From Mud to MANsions
If one had spoken vileness in that place, or quoted lofty poetry, the comment would have been the same—“ou-boum.” If one had spoken with the tongues of angels and pleaded for all the unhappiness and misunderstanding in the world, past, present, and to come, for all the misery men must undergo whatever their opinion and position, and however much they dodge or bluff—it would amount to the same, the serpent would descent and return to the ceiling… But suddenly, at the edge of her mind, Religion appeared, poor little talkative Christianity, and she knew that all its divine words from “Let there be Light” to “It is finished” only amounted to “boum.”

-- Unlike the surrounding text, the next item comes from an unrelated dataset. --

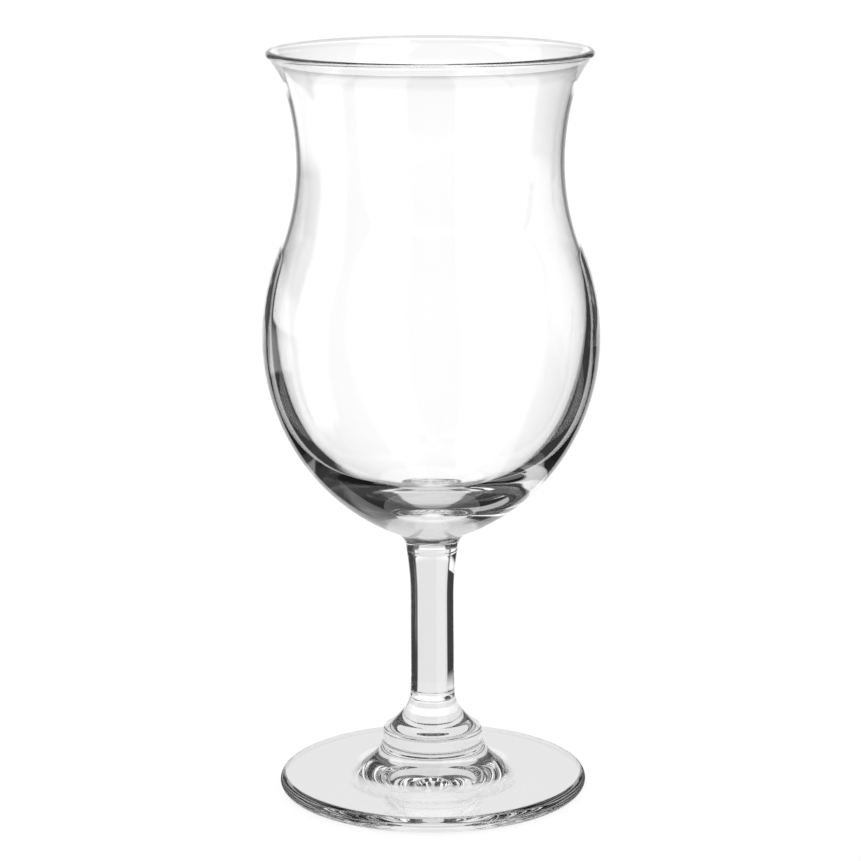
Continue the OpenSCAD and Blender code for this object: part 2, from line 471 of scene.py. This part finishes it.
inner_turn = lip_turn - wall_t * out
inner_turn_r = radius_touching(inner_turn, out, lip_c, -lip_r)
inner_turn_c = inner_turn + inner_turn_r * out
floor_curve = []
for step in range(floor_steps + 1):
    a = math.radians(90 * (1 - step / floor_steps))
    across = 0 if step == 0 else inner_belly[0] * math.cos(a) ** (2 / floor_fullness)
    floor_curve.append(
        point(across, inner_belly[1] - (inner_belly[1] - base_t) * math.sin(a) ** (2 / side_fullness))
    )
bowl_inside = (
    floor_curve
    + s_curve(waist - point(wall_t, 0), inner_belly, waist_r + wall_t)[::-1]
    + arc(flare_c, flare_r + wall_t, 180, heading(-out))
    + arc(inner_turn_c, inner_turn_r, heading(-out), heading(lip_c - inner_turn_c))
    + arc(lip_c, lip_r, heading(lip_c - inner_turn_c), 90)
)
lip_turn_r = radius_touching(lip_turn, out, lip_c, lip_r)
lip_turn_c = lip_turn + lip_turn_r * out
wall_c = belly - point(low_wall_r, 0)
wall_end = wall_c + low_wall_r * at_angle(-low_wall_deg)
under_u = unit(wall_c - wall_end)
fillet_c = point(throat_r + throat_fillet_r, bowl_weld_round)
under_r = radius_touching(wall_end, under_u, fillet_c, throat_fillet_r)
under_c = wall_end + under_r * under_u
under_end = heading(fillet_c - under_c)
bowl_outside = (
    arc(lip_c, lip_r, 90, heading(lip_turn_c - lip_c))
    + arc(lip_turn_c, lip_turn_r, heading(lip_c - lip_turn_c), heading(-out))
    + arc(flare_c, flare_r, heading(-out), 180)
    + s_curve(waist, belly, waist_r)
    + arc(wall_c, low_wall_r, 0, -low_wall_deg)
    + arc(under_c, under_r, -low_wall_deg, under_end)
    + arc(fillet_c, throat_fillet_r, under_end + 180, 180)
    + arc(point(throat_r - bowl_weld_round, bowl_weld_round), bowl_weld_round, 0, -90)
    + [point(0, 0)]
)
bowl_outline = (bowl_inside + bowl_outside)[::-1]
bowl = turned("bowl_blown", bowl_outline, weld_up, weld_up, weld_up, blown_glass, fused)
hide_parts("bowl")
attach(bowl, "root")

# Table and painted studio. The world and the floor glow plain white for the camera and for lit
# surfaces, and only the glass sees a studio for glassware painted into that glow: white paper under
# and behind it and dark cards to the sides of it, where the scene has neither. These are painted
# reflections and refractions: clear glass shows its edges by the painted cards that it bends into view.
# Angles are seen from the glass, 0 straight away from the camera; distances run along the floor.

# The white paper behind the glass, painted into the glow that only the glass sees: half its width near
# and far, a grey rim, and how bright it is
paper_half_deg = (32.0, 22.0)
paper_feather_deg = 4.0
paper_narrows_at = (0.70, 0.95)
half_tone_deg = (34.0, 36.0)
half_tone_feather_deg = 6.0
half_tone = 0.2
paper_light = 1.18
near_light = 0.85
paper_brightens_at = (0.50, 0.80)
far_light = 1.05
paper_dims_at = (1.2, 3.2)
wall_light = 0.72
wall_dims_over_deg = (0.0, 11.0)

# The dark cards, a dark glow painted where the scene has no cards: painted shade that only the glass
# sees. Far off, they are painted paler for a ray that comes through both walls of the bowl, as it has
# crossed four faces of glass: painted light.
painted_card_shade = 0.05
painted_far_card_light = 0.2
far_cards_at = (0.42, 0.60)
faces_of_bowl = (3.0, 4.0)

# White paper under the glass and in strips round it, painted into the glow that only the glass sees:
# the middle and half width of each, and its reach
under_glass_r = (0.0385, 0.0395)
left_deg = (-90.0, 15.0)
left_from = (0.12, 0.15)
behind_left_deg = (-45.0, 24.0)
behind_left_to = (0.065, 0.10)
behind_left_through_bowl_to = (0.42, 0.47)
far_left_deg = (-56.0, 20.0)
far_left_from = (0.40, 0.44)
far_left_to = (0.65, 1.5)
front_right_deg = (135.0, 24.0)
front_half_deg = (12.0, 21.0)
front_from = (0.055, 0.075)
strip_feather_deg = 4.0

# What the glass sees after it is mirrored again and again inside a thick edge is painted darker, a
# painted shade on its thick edges, but not what comes from the floor beyond the foot. The strip in front
# shows the glass clear from behind, and is painted so that what is mirrored even once doesn't see it.
painted_shade_over_mirrors = (6.0, 14.0)
beside_foot = (0.055, 0.065)
first_mirror = (0.0, 1.0)


def within(tree, light, *edges):
    """Light within soft edges: each is a value, the ends of its step, and the shares either side."""
    for value, ends, before, after in edges:
        share = add(
            tree,
            "ShaderNodeMapRange",
            {"interpolation_type": "SMOOTHSTEP"},
            _0=value,
            From_Min=ends[0],
            From_Max=ends[1],
            To_Min=before,
            To_Max=after,
        ).outputs[0]
        light = add(tree, "ShaderNodeMath", {"operation": "MULTIPLY"}, _0=light, _1=share).outputs[0]
    return light


def strip(tree, azimuth, middle_deg, half_deg, feather_deg, light):
    """An upright strip of painted paper about one direction, with soft sides."""
    off = add(tree, "ShaderNodeMath", {"operation": "SUBTRACT"}, _0=azimuth, _1=middle_deg).outputs[0]
    off = add(tree, "ShaderNodeMath", {"operation": "ABSOLUTE"}, _0=off).outputs[0]
    sides = [
        add(tree, "ShaderNodeMath", {"operation": way}, _0=half_deg, _1=feather_deg / 2).outputs[0]
        for way in ("SUBTRACT", "ADD")
    ]
    return within(tree, light, (off, sides, 1.0, 0.0))


def brighter(tree, *lights):
    """The brightest of some lights, as the paper in front hides what is behind."""
    best = lights[0]
    for light in lights[1:]:
        best = add(tree, "ShaderNodeMath", {"operation": "MAXIMUM"}, _0=best, _1=light).outputs[0]
    return best


def azimuth_of(tree, place, way):
    """The direction of a place in degrees, or the opposite one where the way is -1."""
    aim = add(tree, "ShaderNodeVectorMath", {"operation": "SCALE"}, _0=place, Scale=way).outputs[0]
    xyz = add(tree, "ShaderNodeSeparateXYZ", _0=aim).outputs
    turn = add(tree, "ShaderNodeMath", {"operation": "ARCTAN2"}, _0=xyz[0], _1=xyz[1]).outputs[0]
    return add(tree, "ShaderNodeMath", {"operation": "DEGREES"}, _0=turn).outputs[0]


def painted_studio(tree, place, on_floor):
    """What the glass sees of the painted studio, as painted reflections and refractions, in a direction
    from it or at a place on the floor.
    """
    ahead = azimuth_of(tree, place, 1.0)
    back = azimuth_of(tree, place, -1.0)
    rays = add(tree, "ShaderNodeLightPath").outputs
    through_bowl = (rays["Transmission Depth"], faces_of_bowl, 0.0, 1.0)
    not_mirrored = (rays["Glossy Depth"], first_mirror, 1.0, 0.0)
    # Painted shade: the glow fades for rays mirrored many times inside the glass
    painted_edge_shade = (rays["Glossy Depth"], painted_shade_over_mirrors, 1.0, 0.0)
    if on_floor:
        away = add(tree, "ShaderNodeVectorMath", {"operation": "LENGTH"}, _0=place).outputs["Value"]
        near = within(tree, 1.0, (away, paper_brightens_at, near_light, paper_light))
        # Seen through both walls of the bowl, the near paper is painted as bright as the paper further off:
        # painted light
        near = brighter(tree, near, within(tree, paper_light, through_bowl))
        far = within(tree, 1.0, (away, paper_dims_at, paper_light, far_light))
        amount = add(tree, "ShaderNodeMath", {"operation": "MINIMUM"}, _0=near, _1=far).outputs[0]
        half_deg = within(tree, 1.0, (away, paper_narrows_at, *paper_half_deg))
        tone_half_deg = within(tree, 1.0, (away, paper_narrows_at, *half_tone_deg))
        # Painted cards: a dark glow, painted paler far off for rays through both walls of the bowl
        painted_far_card = within(tree, painted_far_card_light, through_bowl, (away, far_cards_at, 0.0, 1.0))
        painted_card = brighter(tree, painted_far_card, painted_card_shade)
    else:
        up = add(tree, "ShaderNodeSeparateXYZ", _0=place).outputs[2]
        up = add(tree, "ShaderNodeMath", {"operation": "ARCSINE"}, _0=up).outputs[0]
        up = add(tree, "ShaderNodeMath", {"operation": "DEGREES"}, _0=up).outputs[0]
        amount = within(tree, 1.0, (up, wall_dims_over_deg, far_light, wall_light))
        half_deg, tone_half_deg = paper_half_deg[1], half_tone_deg[1]
        painted_card = painted_card_shade

    sheet = strip(tree, ahead, 0.0, half_deg, paper_feather_deg, amount)
    tone = strip(tree, ahead, 0.0, tone_half_deg, half_tone_feather_deg, amount)
    tone = add(tree, "ShaderNodeMath", {"operation": "MULTIPLY"}, _0=tone, _1=half_tone).outputs[0]
    left = strip(tree, ahead, *left_deg, strip_feather_deg, paper_light)
    front_right = strip(tree, ahead, *front_right_deg, strip_feather_deg, paper_light)
    front_deg = within(tree, 1.0, (rays["Transmission Depth"], faces_of_bowl, *front_half_deg))
    front_light = paper_light if on_floor else amount
    front = strip(tree, back, 0.0, front_deg, strip_feather_deg, front_light)
    front = within(tree, front, not_mirrored)
    if not on_floor:
        return within(tree, brighter(tree, sheet, tone, front_right, left, front, painted_card), painted_edge_shade)

    front = within(tree, front, (away, front_from, 0.0, 1.0))
    front_right = within(tree, front_right, (away, front_from, 0.0, 1.0))
    left = within(tree, left, (away, left_from, 0.0, 1.0))
    under = within(tree, near_light, (away, under_glass_r, 1.0, 0.0))
    reach = within(tree, near_light, (away, behind_left_to, 1.0, 0.0))
    bowl_reach = within(tree, paper_light, through_bowl, (away, behind_left_through_bowl_to, 1.0, 0.0))
    behind_left = strip(tree, ahead, *behind_left_deg, strip_feather_deg, brighter(tree, reach, bowl_reach))
    far_left = strip(tree, ahead, *far_left_deg, strip_feather_deg, paper_light)
    far_left = within(tree, far_left, (away, far_left_from, 0.0, 1.0), (away, far_left_to, 1.0, 0.0))
    light = brighter(tree, sheet, tone, front_right, left, front, under, behind_left, far_left, painted_card)
    share = brighter(tree, within(tree, 1.0, painted_edge_shade), within(tree, 1.0, (away, beside_foot, 0.0, 1.0)))
    return add(tree, "ShaderNodeMath", {"operation": "MULTIPLY"}, _0=light, _1=share).outputs[0]


def painted_for_glass(tree, plain, seen):
    """One value for plain light and another, painted, for what is seen in and through the glass."""
    rays = add(tree, "ShaderNodeLightPath").outputs
    glassy = add(
        tree,
        "ShaderNodeMath",
        {"operation": "MAXIMUM"},
        _0=rays["Is Glossy Ray"],
        _1=rays["Is Transmission Ray"],
    ).outputs[0]
    return add(tree, "ShaderNodeMix", {"data_type": "FLOAT"}, _0=glassy, _2=plain, _3=seen).outputs[0]


# White surroundings, lit evenly, and in place of them the painted studio that only the glass sees
surroundings_light = 1.0
white = (1, 1, 1, 1)
world = bpy.data.worlds.new("white studio")
scene.world = world
world.use_nodes = True
tree = world.node_tree
tree.nodes.clear()
direction = add(tree, "ShaderNodeTexCoord").outputs["Generated"]
light = painted_for_glass(tree, surroundings_light, painted_studio(tree, direction, False))
background = add(tree, "ShaderNodeBackground", Color=white, Strength=light)
add(tree, "ShaderNodeOutputWorld", Surface=background.outputs[0])

# White paper, lit from below and above: it reads white, and keeps a faint shadow where the foot stands
table_light = 0.86
table_colour = "#757575"
floor_half = 6.0
floor_down = 0.2 * mm
paper = bpy.data.materials.new("white paper")
paper.use_nodes = True
tree = paper.node_tree
tree.nodes.clear()
place = add(tree, "ShaderNodeNewGeometry").outputs["Position"]
# For the glass, the floor glows with the painted studio in place of plain light
light = painted_for_glass(tree, table_light, painted_studio(tree, place, True))
glow = add(tree, "ShaderNodeEmission", Color=white, Strength=light)
lit = add(tree, "ShaderNodeBsdfDiffuse", Color=srgb(table_colour))
rays = add(tree, "ShaderNodeLightPath").outputs
keeps_shadow = add(
    tree,
    "ShaderNodeMath",
    {"operation": "MAXIMUM"},
    _0=rays["Is Camera Ray"],
    _1=rays["Is Diffuse Ray"],
).outputs[0]
lit = add(tree, "ShaderNodeMixShader", _0=keeps_shadow, _2=lit.outputs[0])
both = add(tree, "ShaderNodeAddShader", _0=glow.outputs[0], _1=lit.outputs[0])
add(tree, "ShaderNodeOutputMaterial", Surface=both.outputs[0])

corners = [(-1, -1), (1, -1), (1, 1), (-1, 1)]
floor_points = [(x * floor_half, y * floor_half, -floor_down) for x, y in corners]
floor_mesh = bpy.data.meshes.new("paper")
floor_mesh.from_pydata(floor_points, [], [(0, 1, 2, 3)])
floor_mesh.materials.append(paper)
floor = bpy.data.objects.new("paper_floor", floor_mesh)
scene.collection.objects.link(floor)

# Light settings: light that enters the lip runs down inside the wall, mirrored many times on the way,
# and what stands behind the glass is seen through its two walls, its base and its foot.
mirrors = 256
faces_crossed = 64
welds_crossed = 16
scene.view_settings.view_transform = "Standard"
scene.cycles.max_bounces = mirrors
scene.cycles.transmission_bounces = faces_crossed
scene.cycles.glossy_bounces = mirrors
scene.cycles.transparent_max_bounces = welds_crossed
scene.cycles.use_denoising = True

And here, a group of Hindus asks questions of two Anglican missionaries:
All invitations must proceed from heaven, perhaps; perhaps it is futile for men to initiate their own unity, they do but widen the gulfs between them by the attempt. So at all events thought old Mr. Graysford and young Mr. Sorley, the devoted missionaries who lived out beyond the slaughterhouses, always travelled third on the railways, and never came up to the club. In our Father’s house are many mansions, they taught, and there alone will the incompatible multitudes of mankind be welcomed and smoothed. Not one shall be turned away by the servants on that verandah, be he black or white, not one shall be kept standing who approaches with a loving heart. And why should the divine hospitality cease here? Consider, with all reverence, the monkeys. May there not be a mansion for the monkeys also? Old Mr. Graysford said No, but young Mr. Sorley, who was advanced, said Yes; he saw no reason why monkeys should not have their collateral share of bliss, and he had sympathetic discussions about them with his Hindu friends. And the jackals? Jackals were indeed less to Mr. Sorley’s mind, but he admitted that the mercy of God, being infinite, may well embrace all mammals. And the wasps? He became uneasy during the descent to wasps, and was apt to change the conversation. And oranges, cactuses, crystals and mud? and the bacteria inside Mr. Sorley? No, no, this is going too far. We must exclude someone from our gathering, or we shall be left with nothing.